Infatti, il tema posto all’attenzione del Tar, tramite l’avvocato Mario Forte, partiva dall’assunto che, da una parte, la Segreteria tecnico-operativa dell’Ato 5 non aveva dato correttamente esecuzione alle sentenze del Tar Lazio in merito al riconoscimento ad Acea Ato5 dei 75 milioni di euro di conguaglio, consentendo così, dall’altra parte, allo stesso gestore di caricare in bolletta, in modo però illegittimo, il recupero di quelle somme.

Al Tar si chiedeva di accertate le illegittimità e irregolarità nell’operato della Sto e dichiarare l’insussistenza degli atti che autorizzano Acea a farsi rimborsare direttamente dagli utenti.
Il ricorso, a dirla tutta, era già partito con un primo pastrocchio: era stato iscritto a ruolo come causa d’ottemperanza, quando invece, come poi chiarito in camera di consiglio, voleva essere un giudizio a rito ordinario.

In particolare, la competenza del giudice amministrativo si riteneva legata alla prospettata illegittimità della mancata definizione, da parte della Segreteria tecnica operativa dell’Aato degli strumenti, dei meccanismi e degli importi finalizzati al riconoscimento delle partite a conguaglio deciso dal commissario ‘ad acta’; dell’illegittimità della mancata osservanza da parte della Segreteria Tecnica operativa delle disposizioni di cui agli articoli 3.3., 3.4. e 3.5 della determina con cui era stato deciso il conguaglio; dell’illegittimità di ogni atto materiale o formale attraverso il quale Acea Ato5 ha addebitato agli utenti, e quindi anche ai ricorrenti, conguagli tariffari relativi al servizio idrico per gli anni 2006 – 2011 senza che fossero assolti gli obblighi di cui all’indicata determina; dell’illegittimità dell’addebito degli interi conguagli tariffari 2006-2011 arbitrariamente desunti da detta determina del commissario ad acta anche agli utenti che hanno attivato il servizio durante o dopo il periodo oggetto di conguaglio.

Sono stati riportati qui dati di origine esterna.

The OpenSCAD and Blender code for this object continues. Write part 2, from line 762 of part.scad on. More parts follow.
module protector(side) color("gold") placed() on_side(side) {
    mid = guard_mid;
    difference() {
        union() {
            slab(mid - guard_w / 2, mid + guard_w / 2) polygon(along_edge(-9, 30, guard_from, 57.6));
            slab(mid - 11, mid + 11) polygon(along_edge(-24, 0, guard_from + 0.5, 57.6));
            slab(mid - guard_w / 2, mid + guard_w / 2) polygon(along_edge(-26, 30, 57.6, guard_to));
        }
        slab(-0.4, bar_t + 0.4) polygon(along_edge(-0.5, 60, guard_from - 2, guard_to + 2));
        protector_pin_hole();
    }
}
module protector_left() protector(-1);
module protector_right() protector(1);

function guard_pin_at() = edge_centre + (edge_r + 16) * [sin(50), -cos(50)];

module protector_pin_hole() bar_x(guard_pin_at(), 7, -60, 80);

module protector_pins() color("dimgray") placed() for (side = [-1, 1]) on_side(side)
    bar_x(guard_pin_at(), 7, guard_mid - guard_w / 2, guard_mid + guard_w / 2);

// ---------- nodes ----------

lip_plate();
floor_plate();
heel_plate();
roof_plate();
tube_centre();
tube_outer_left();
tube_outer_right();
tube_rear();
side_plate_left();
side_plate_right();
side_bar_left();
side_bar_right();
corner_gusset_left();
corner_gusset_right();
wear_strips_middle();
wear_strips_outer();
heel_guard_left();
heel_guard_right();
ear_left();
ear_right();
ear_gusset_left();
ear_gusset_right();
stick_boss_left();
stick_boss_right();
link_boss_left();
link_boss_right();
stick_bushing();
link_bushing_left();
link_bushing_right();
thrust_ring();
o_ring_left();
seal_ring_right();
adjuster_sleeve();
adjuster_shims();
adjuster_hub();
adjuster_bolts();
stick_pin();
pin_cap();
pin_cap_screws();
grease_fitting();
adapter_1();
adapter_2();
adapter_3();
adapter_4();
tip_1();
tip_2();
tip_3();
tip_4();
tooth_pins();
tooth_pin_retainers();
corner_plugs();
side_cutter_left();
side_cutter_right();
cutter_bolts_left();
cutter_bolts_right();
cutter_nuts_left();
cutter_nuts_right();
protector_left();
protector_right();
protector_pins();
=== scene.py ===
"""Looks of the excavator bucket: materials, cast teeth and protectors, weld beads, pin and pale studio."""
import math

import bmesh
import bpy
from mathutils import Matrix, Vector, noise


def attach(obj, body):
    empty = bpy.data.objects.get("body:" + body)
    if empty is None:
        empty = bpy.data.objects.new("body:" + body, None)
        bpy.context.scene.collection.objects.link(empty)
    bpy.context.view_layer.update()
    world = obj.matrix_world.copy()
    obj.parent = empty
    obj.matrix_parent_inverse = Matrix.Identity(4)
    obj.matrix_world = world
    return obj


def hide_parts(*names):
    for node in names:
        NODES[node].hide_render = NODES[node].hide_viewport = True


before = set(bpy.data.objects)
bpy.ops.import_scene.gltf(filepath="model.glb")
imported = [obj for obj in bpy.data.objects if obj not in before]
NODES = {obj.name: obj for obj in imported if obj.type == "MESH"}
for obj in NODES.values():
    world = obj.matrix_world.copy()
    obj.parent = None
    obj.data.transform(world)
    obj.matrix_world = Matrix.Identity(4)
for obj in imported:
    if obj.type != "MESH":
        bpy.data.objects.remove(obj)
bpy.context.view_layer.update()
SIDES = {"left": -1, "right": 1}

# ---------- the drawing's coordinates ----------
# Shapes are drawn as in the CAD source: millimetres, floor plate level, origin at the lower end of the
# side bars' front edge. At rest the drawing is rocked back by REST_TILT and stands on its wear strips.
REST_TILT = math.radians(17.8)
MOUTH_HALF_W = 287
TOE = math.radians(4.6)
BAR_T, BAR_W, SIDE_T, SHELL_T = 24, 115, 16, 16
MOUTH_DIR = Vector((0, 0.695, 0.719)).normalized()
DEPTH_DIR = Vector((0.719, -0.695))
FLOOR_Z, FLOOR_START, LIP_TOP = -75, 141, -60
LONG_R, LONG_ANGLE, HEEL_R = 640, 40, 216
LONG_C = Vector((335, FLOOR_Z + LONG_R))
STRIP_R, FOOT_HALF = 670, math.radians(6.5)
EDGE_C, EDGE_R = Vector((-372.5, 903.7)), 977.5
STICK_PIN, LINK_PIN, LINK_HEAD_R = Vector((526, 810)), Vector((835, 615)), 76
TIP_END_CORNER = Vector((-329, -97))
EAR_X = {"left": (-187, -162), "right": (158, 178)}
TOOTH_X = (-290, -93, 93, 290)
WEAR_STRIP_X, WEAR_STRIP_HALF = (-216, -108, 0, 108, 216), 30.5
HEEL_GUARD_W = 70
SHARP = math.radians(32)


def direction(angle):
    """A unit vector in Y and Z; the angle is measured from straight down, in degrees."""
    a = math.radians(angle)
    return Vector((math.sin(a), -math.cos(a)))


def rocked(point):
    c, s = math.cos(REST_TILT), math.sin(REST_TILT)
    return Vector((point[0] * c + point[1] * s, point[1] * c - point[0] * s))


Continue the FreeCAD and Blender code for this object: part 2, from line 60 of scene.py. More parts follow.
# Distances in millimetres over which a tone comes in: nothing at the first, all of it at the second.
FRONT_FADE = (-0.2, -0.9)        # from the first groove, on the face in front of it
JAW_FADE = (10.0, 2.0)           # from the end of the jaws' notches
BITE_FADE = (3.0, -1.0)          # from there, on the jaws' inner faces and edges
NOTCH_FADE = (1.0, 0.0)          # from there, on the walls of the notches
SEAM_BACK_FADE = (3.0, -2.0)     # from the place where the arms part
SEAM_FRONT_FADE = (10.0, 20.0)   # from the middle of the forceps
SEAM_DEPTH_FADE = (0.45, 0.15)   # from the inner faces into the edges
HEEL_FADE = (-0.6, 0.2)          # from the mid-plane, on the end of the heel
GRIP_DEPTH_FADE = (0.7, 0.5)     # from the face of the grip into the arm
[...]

Secondo le indicazioni del commissario, infatti, mettere a carico degli utenti il pagamento dei 75 milioni doveva essere l’ipotesi più remota. Prima, la Sto e l’Ato5 avrebbero dovuto svolgere tutta una serie di attività, verifiche e intese capaci di soddisfare il credito riconosciuto ad Acea e, nel contempo, non farlo gravare direttamente sulle bollette. Tali attività – come abbiamo già più volte qui scritto – erano anche state avviate dalla precedente dirigenza della Sto, ma furono poi bocciate dai sindaci della Consulta, non disponibili a soluzioni che – come quella proposta – intaccavano le economie sui canoni concessori, cioè soldi che dovevano essere versati ai Comuni. Passò la logica del: meglio far pagare i cittadini che rivedere i bilanci e nacque l’Acea ‘esattore’ dei Comuni.